Transformations Logic

🎯 Purpose¶

This QuickRef provides reusable code snippets and logic patterns for performing feature transformations before modeling. Includes encoding, scaling, normalization, binning, and mathematical transformations.

🔤 1. Categorical Encoding¶

# One-hot encoding
pd.get_dummies(df['color'], prefix='color')

# Label encoding (tree models only!)
from sklearn.preprocessing import LabelEncoder
le = LabelEncoder()
df['state_code'] = le.fit_transform(df['state'])

# Ordinal encoding
from sklearn.preprocessing import OrdinalEncoder
oe = OrdinalEncoder(categories=[['low', 'med', 'high']])
df['priority_code'] = oe.fit_transform(df[['priority']])

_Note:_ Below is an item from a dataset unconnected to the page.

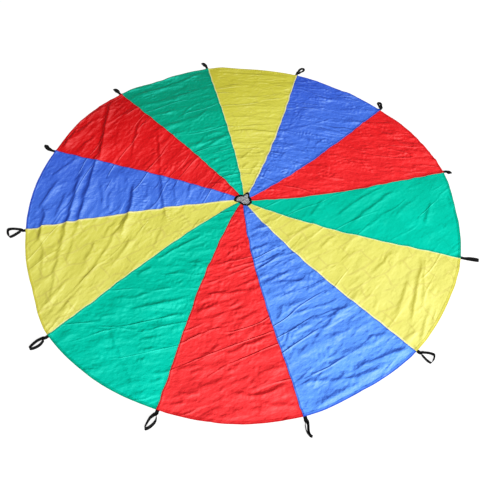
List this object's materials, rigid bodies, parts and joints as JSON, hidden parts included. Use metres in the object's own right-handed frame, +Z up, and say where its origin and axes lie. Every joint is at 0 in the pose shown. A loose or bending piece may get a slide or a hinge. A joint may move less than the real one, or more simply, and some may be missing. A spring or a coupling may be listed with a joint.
{
  "type": "play parachute",
  "caption": "Round cloth play parachute of coloured sewn panels with webbing hand loops round the rim and a small net centre, laid out flat.",
  "frame": {"origin": "on the floor under the middle of the centre net, the centre that the sizes are drawn from", "axes": "+Z up from the floor, +X to the right and +Y away from the viewer in the picture"},
  "size_m": [3.7051, 3.7145, 0.0271],
  "materials": {
    "yellow_cloth": "light woven polyester, soft sheen",
    "blue_cloth": "light woven polyester, soft sheen",
    "red_cloth": "light woven polyester, soft sheen",
    "green_cloth": "light woven polyester, soft sheen",
    "webbing": "matte woven webbing",
    "binding_tape": "matte woven tape",
    "net": "open knitted mesh"
  },
  "bodies": {
    "canopy": {"panel_1_yellow": "yellow_cloth", "panel_2_blue": "blue_cloth", "panel_3_red": "red_cloth", "panel_4_green": "green_cloth", "panel_5_yellow": "yellow_cloth", "panel_6_blue": "blue_cloth", "panel_7_red": "red_cloth", "panel_8_green": "green_cloth", "panel_9_yellow": "yellow_cloth", "panel_10_blue": "blue_cloth", "panel_11_red": "red_cloth", "panel_12_green": "green_cloth", "handle_1_tail": "webbing", "handle_2_tail": "webbing", "handle_3_tail": "webbing", "handle_4_tail": "webbing", "handle_5_tail": "webbing", "handle_6_tail": "webbing", "handle_7_tail": "webbing", "handle_8_tail": "webbing", "handle_9_tail": "webbing", "handle_10_tail": "webbing", "handle_11_tail": "webbing", "handle_12_tail": "webbing", "centre_tape_bottom": "binding_tape", "centre_net": "net", "centre_tape_top": "binding_tape"},
    "handle_1_neck": {"handle_1_neck": "webbing"},
    "handle_1_loop": {"handle_1_loop": "webbing"},
    "handle_2_neck": {"handle_2_neck": "webbing"},
    "handle_2_loop": {"handle_2_loop": "webbing"},
    "handle_3_neck": {"handle_3_neck": "webbing"},
    "handle_3_loop": {"handle_3_loop": "webbing"},
    "handle_4_neck": {"handle_4_neck": "webbing"},
    "handle_4_loop": {"handle_4_loop": "webbing"},
    "handle_5_neck": {"handle_5_neck": "webbing"},
    "handle_5_loop": {"handle_5_loop": "webbing"},
    "handle_6_neck": {"handle_6_neck": "webbing"},
    "handle_6_loop": {"handle_6_loop": "webbing"},
    "handle_7_neck": {"handle_7_neck": "webbing"},
    "handle_7_loop": {"handle_7_loop": "webbing"},
    "handle_8_neck": {"handle_8_neck": "webbing"},
    "handle_8_loop": {"handle_8_loop": "webbing"},
    "handle_9_neck": {"handle_9_neck": "webbing"},
    "handle_9_loop": {"handle_9_loop": "webbing"},
    "handle_10_neck": {"handle_10_neck": "webbing"},
    "handle_10_loop": {"handle_10_loop": "webbing"},
    "handle_11_neck": {"handle_11_neck": "webbing"},
    "handle_11_loop": {"handle_11_loop": "webbing"},
    "handle_12_neck": {"handle_12_neck": "webbing"},
    "handle_12_loop": {"handle_12_loop": "webbing"}
  },
  "joints": [
    {"name": "handle_1_flop", "type": "hinge", "parent": "canopy", "child": "handle_1_neck", "pos_m": [-0.45556, 1.74891, 0.00175], "axis": [0.9677, 0.2521, 0], "range_deg": [-90, 105]},
    {"name": "handle_1_swing", "type": "hinge", "parent": "handle_1_neck", "child": "handle_1_loop", "pos_m": [-0.4606, 1.76826, 0.0125], "axis": [0, 0, 1], "range_deg": [-80, 40]},
    {"name": "handle_2_flop", "type": "hinge", "parent": "canopy", "child": "handle_2_neck", "pos_m": [0.48082, 1.69918, 0.00175], "axis": [0.9622, -0.2723, 0], "range_deg": [-90, 105]},
    {"name": "handle_2_swing", "type": "hinge", "parent": "handle_2_neck", "child": "handle_2_loop", "pos_m": [0.48627, 1.71842, 0.0125], "axis": [0, 0, 1], "range_deg": [-36, 84]},
    {"name": "handle_3_flop", "type": "hinge", "parent": "canopy", "child": "handle_3_neck", "pos_m": [1.29148, 1.21278, 0.00175], "axis": [0.6845, -0.729, 0], "range_deg": [-90, 105]},
    {"name": "handle_3_swing", "type": "hinge", "parent": "handle_3_neck", "child": "handle_3_loop", "pos_m": [1.30606, 1.22647, 0.0125], "axis": [0, 0, 1], "range_deg": [-115, 5]},
    {"name": "handle_4_flop", "type": "hinge", "parent": "canopy", "child": "handle_4_neck", "pos_m": [1.76796, 0.41467, 0.00175], "axis": [0.2284, -0.9736, 0], "range_deg": [-90, 105]},
    {"name": "handle_4_swing", "type": "hinge", "parent": "handle_4_neck", "child": "handle_4_loop", "pos_m": [1.78744, 0.41924, 0.0125], "axis": [0, 0, 1], "range_deg": [-22, 98]},
    {"name": "handle_5_flop", "type": "hinge", "parent": "canopy", "child": "handle_5_neck", "pos_m": [1.7295, -0.49266, 0.00175], "axis": [-0.274, -0.9617, 0], "range_deg": [-90, 105]},
    {"name": "handle_5_swing", "type": "hinge", "parent": "handle_5_neck", "child": "handle_5_loop", "pos_m": [1.74873, -0.49814, 0.0125], "axis": [0, 0, 1], "range_deg": [-69, 51]},
    {"name": "handle_6_flop", "type": "hinge", "parent": "canopy", "child": "handle_6_neck", "pos_m": [1.25792, -1.28007, 0.00175], "axis": [-0.7133, -0.7009, 0], "range_deg": [-90, 105]},
    {"name": "handle_6_swing", "type": "hinge", "parent": "handle_6_neck", "child": "handle_6_loop", "pos_m": [1.27194, -1.29433, 0.0125], "axis": [0, 0, 1], "range_deg": [-77, 43]},
    {"name": "handle_7_flop", "type": "hinge", "parent": "canopy", "child": "handle_7_neck", "pos_m": [0.46303, -1.75249, 0.00175], "axis": [-0.9668, -0.2554, 0], "range_deg": [-90, 105]},
    {"name": "handle_7_swing", "type": "hinge", "parent": "handle_7_neck", "child": "handle_7_loop", "pos_m": [0.46814, -1.77183, 0.0125], "axis": [0, 0, 1], "range_deg": [-48, 72]},
    {"name": "handle_8_flop", "type": "hinge", "parent": "canopy", "child": "handle_8_neck", "pos_m": [-0.4788, -1.7502, 0.00175], "axis": [-0.9646, 0.2639, 0], "range_deg": [-90, 105]},
    {"name": "handle_8_swing", "type": "hinge", "parent": "handle_8_neck", "child": "handle_8_loop", "pos_m": [-0.48408, -1.76949, 0.0125], "axis": [0, 0, 1], "range_deg": [-57, 63]},
    {"name": "handle_9_flop", "type": "hinge", "parent": "canopy", "child": "handle_9_neck", "pos_m": [-1.3067, -1.27961, 0.00175], "axis": [-0.6997, 0.7145, 0], "range_deg": [-90, 105]},
    {"name": "handle_9_swing", "type": "hinge", "parent": "handle_9_neck", "child": "handle_9_loop", "pos_m": [-1.32099, -1.29361, 0.0125], "axis": [0, 0, 1], "range_deg": [-72, 48]},
    {"name": "handle_10_flop", "type": "hinge", "parent": "canopy", "child": "handle_10_neck", "pos_m": [-1.72431, -0.39809, 0.00175], "axis": [-0.225, 0.9744, 0], "range_deg": [-90, 105]},
    {"name": "handle_10_swing", "type": "hinge", "parent": "handle_10_neck", "child": "handle_10_loop", "pos_m": [-1.7438, -0.40259, 0.0125], "axis": [0, 0, 1], "range_deg": [-67, 53]},
    {"name": "handle_11_flop", "type": "hinge", "parent": "canopy", "child": "handle_11_neck", "pos_m": [-1.71902, 0.47673, 0.00175], "axis": [0.2672, 0.9636, 0], "range_deg": [-90, 105]},
    {"name": "handle_11_swing", "type": "hinge", "parent": "handle_11_neck", "child": "handle_11_loop", "pos_m": [-1.73829, 0.48207, 0.0125], "axis": [0, 0, 1], "range_deg": [-54, 66]},
    {"name": "handle_12_flop", "type": "hinge", "parent": "canopy", "child": "handle_12_neck", "pos_m": [-1.27856, 1.28751, 0.00175], "axis": [0.7096, 0.7046, 0], "range_deg": [-90, 105]},
    {"name": "handle_12_swing", "type": "hinge", "parent": "handle_12_neck", "child": "handle_12_loop", "pos_m": [-1.29265, 1.3017, 0.0125], "axis": [0, 0, 1], "range_deg": [-58, 62]}
  ]
}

📏 2. Scaling & Normalization¶

# Standard scaling (mean=0, std=1)
from sklearn.preprocessing import StandardScaler
scaler = StandardScaler()
df_scaled = scaler.fit_transform(df[num_cols])

# Min-Max scaling (0 to 1)
from sklearn.preprocessing import MinMaxScaler
scaler = MinMaxScaler()
df_scaled = scaler.fit_transform(df[num_cols])

# Robust scaling (resistant to outliers)
from sklearn.preprocessing import RobustScaler
scaler = RobustScaler()
df_scaled = scaler.fit_transform(df[num_cols])

🧮 3. Log/Sqrt/Power Transforms¶

# Log transform for positive-skewed numeric fields
df['log_income'] = np.log1p(df['income'])

# Square root transform (positive-only)
df['sqrt_size'] = np.sqrt(df['lot_size'])

# Yeo-Johnson (handles negative values)
from sklearn.preprocessing import PowerTransformer
pt = PowerTransformer(method='yeo-johnson')
df_transformed = pt.fit_transform(df[['skewed_var']])

✔️ Always inspect distribution before and after

🧱 4. Binning & Discretization¶

# Equal-width bins
df['bin'] = pd.cut(df['age'], bins=5)

# Quantile-based binning
df['income_bin'] = pd.qcut(df['income'], q=4, labels=False)

🔀 5. Feature Interaction / Polynomial Expansion¶

# Polynomial expansion (e.g. interaction + squares)
from sklearn.preprocessing import PolynomialFeatures
pf = PolynomialFeatures(degree=2, include_bias=False)
X_poly = pf.fit_transform(df[['x1', 'x2']])

✔️ Beware of multicollinearity when expanding features

✅ Transformation Checklist¶

[ ] Numeric features scaled appropriately (standard, min-max, robust)
[ ] Categorical fields encoded with model-specific logic
[ ] Skewed features transformed (log/sqrt) where applicable
[ ] Feature binning used to reduce noise or group sparse features
[ ] Polynomial/interaction terms only included with justification

💡 Tip¶

“The model will use whatever you feed it — your transformations decide what it sees.”